Avec le traité d'Amsterdam, et son protocole sur l'application des principes de subsidiarité et de proportionnalité, l'ensemble de notre droit constitutionnel va être soumis sans restriction aucune à l'arbitrage de la Cour européenne de justice. Cela veut dire que l'interprétation de notre Constitution et des principes à valeur constitutionnelle, comme la Déclaration des droits de l'homme et du citoyen de 1789 où le préambule de la Constitution de 1946, ne sera plus de notre seul ressort. L'ensemble des décisions du Conseil constitutionnel, jusqu'ici susceptibles d’aucun recours, le seront en fait tôt ou tard par l'effet d'une décision de cette Cour suprême. Même s'il fait de la résistance, le Conseil constitutionnel finira, comme la Cour de cassation et le Conseil d'État, par accepter et reconnaître la primauté du droit européen.

Il faut savoir Que c'est l'ensemble de notre système politique qui va avoir s'en remettre définitivement à une autorité juridique indépendante extérieur pour juger de principe aussi fondamentaux, aussi intrinsèque à notre vie nationale, que les libertés publiques, le contrôle des deniers de l'état où les droits de l'homme et du citoyen.

Tous nos principes de gouvernement, tout le fonctionnement des pouvoirs publics et l'ensemble des relations entre les citoyens français et l'État français seront bouleversés. Ses relations, qui fondent notre système politique, se définissent entièrement dans la Constitution, et le juge suprême on était jusqu'ici le juge constitutionnel français. Nous allons donc changer complètement d'ordre juridique, et cela, sans que le peuple français ne le sache ! c'est inadmissible !

La loi, la monnaie la justice, rien de moi. Échappent donc désormais au domaine politique, au champ du suffrage universel et sont souverainement gérées par des experts indépendants.
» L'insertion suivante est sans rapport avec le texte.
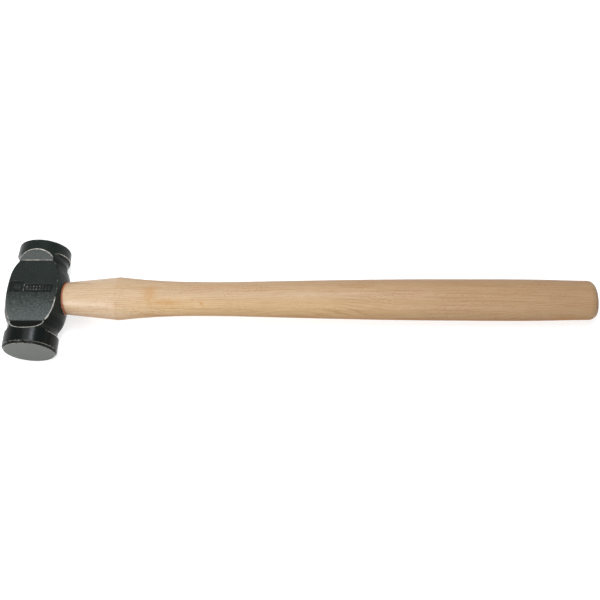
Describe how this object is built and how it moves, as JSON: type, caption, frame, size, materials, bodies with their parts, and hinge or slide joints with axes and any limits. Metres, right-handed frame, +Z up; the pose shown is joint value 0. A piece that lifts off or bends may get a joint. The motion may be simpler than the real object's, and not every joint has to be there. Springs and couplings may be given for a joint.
{
  "type": "double-faced hammer",
  "caption": "Forging hammer with two round faces, one flat and one crowned, on a swelled wooden handle held in the eye by wedges.",
  "frame": {"origin": "centre of the hammer's box at its base, on the surface that it lies on", "axes": "+X along the handle towards the butt, +Y along the head towards the crowned face, +Z up, out of the front cheek. The hammer lies on its back cheek side: both poll rims and the butt touch z = 0, so the handle slopes down by about 1.1 degrees"},
  "size_m": [0.4694, 0.0938, 0.042],
  "materials": {
    "forged_steel": "forged black oxide skin, satin, with bright ground faces",
    "beech": "clear satin lacquer",
    "wedge_wood": "bare end grain, sanded level",
    "wedge_steel": "plain steel, hammered and ground level"
  },
  "bodies": {
    "root": {"head": "forged_steel", "handle": "beech", "wood_wedge": "wedge_wood", "steel_wedges": "wedge_steel"}
  },
  "joints": []
}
La politique étrangère européenne va être de même concédée, au secrétaire général de l'OTAN, de surcroît.

En Europe, les gouvernants sont ainsi devenus de vrais « roi fainéant » laissant le pouvoir au maire du palais, jusqu'à ce que ceux-ci les supplantent- ce qui ne saurait tarder.

Nous savons cependant ce qu'il conviendrait de faire pour placer l'Europe sur son socle, qui est celui des nations, parce qu'elles sont l'horizon indispensable une démocratie réelle :

- enlever à la commission le pouvoir exécutif pour le donner au Conseil des ministres, sous l'autorité du Conseil européen ;
- faire du Parlement européen et des parlement nationaux les deux chambres législatives de l’Union européennes ;  
- maintenir le droit de veto tel que l'établit le compromis de Luxembourg.
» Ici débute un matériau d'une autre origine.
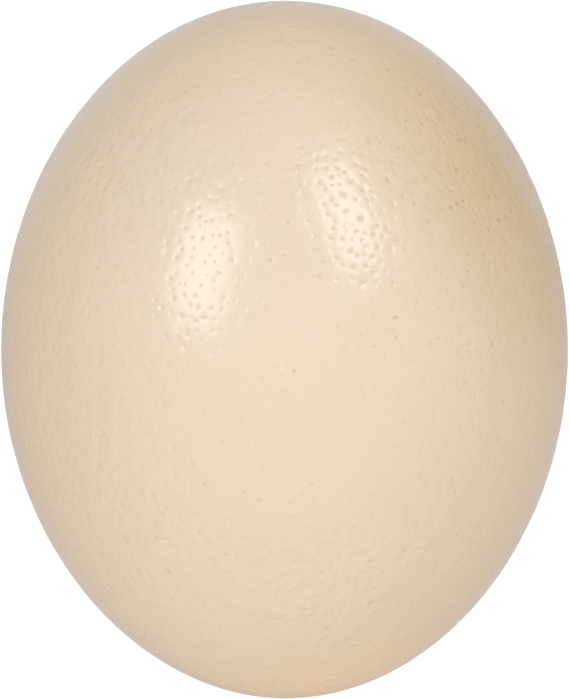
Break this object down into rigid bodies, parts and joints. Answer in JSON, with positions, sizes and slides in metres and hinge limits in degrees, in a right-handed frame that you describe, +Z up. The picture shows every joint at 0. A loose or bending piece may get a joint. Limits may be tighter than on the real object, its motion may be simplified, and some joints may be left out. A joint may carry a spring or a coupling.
{
  "type": "ostrich egg",
  "caption": "Whole ostrich egg with a glossy cream shell covered in fine pore pits, lying on its side on a small flat resting spot.",
  "frame": {"origin": "middle of the small flat resting spot under the egg's belly, which is the bottom centre of its bounding box", "axes": "+Z up, +Y along the long axis towards the blunter end, +X across the egg"},
  "size_m": [0.1267, 0.156, 0.1261],
  "materials": {
    "shell": "glossy cream eggshell with small pore pits"
  },
  "bodies": {
    "root": {"egg": "shell"}
  },
  "joints": []
}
Telle pourrait être l'architecture d'une Europe confédérale. C'est-à-dire d'une pyramide qui reposerait sur la base des souverainetés nationales au lieu d'essayer de tenir sur la pointe d'une technocratie supranationale.

Nous savons ce qu'il conviendrait de faire, mais nous ne savons pas comment faire. La construction européenne s’est placée en « apesanteur » par rapport à l'action politique. L'élection du Parlement européen permet-elle de corriger concrètement le cours de l'Europe ? Ce n'est pas impossible. Je suis persuadé que le fort vote eurosceptique, « souverainiste », qui va s'exprimer en France le 13 juin, sur notre liste et sur d'autres, aura un retentissement dans toute l'Europe et rendra l'espoir à tous ceux qui se désespère des évolutions de l’Union européenne vers le libre échangisme mondiale et l'américanisation des mœurs. L'influence que nous aurons au Parlement de Strasbourg en sortira renforcée.

Voilà pourquoi il m'apparaît essentiel que toutes celles et ceux qui veulent exprimer le même sentiment que nous concentrent leurs voix sur la liste que je conduis avec Philippe de Villiers, car notre score constituera à l'évidence le baromètre de l'opinion française vis-à-vis de l'Europe sans conscience qu'on nous impose.

Il est encore temps de changer l'Europe, de changer l'Europe. Nouvelles négociation s’engage entre les gouvernements européens, une conférence qui aboutira à un nouveau traité avant que l'UE ne s’élargisse. Nous pouvons influer sur cette négociation. La force du courant souverainiste qui va naître le 13 juin autour de notre liste sur un signal dans toute l'Europe.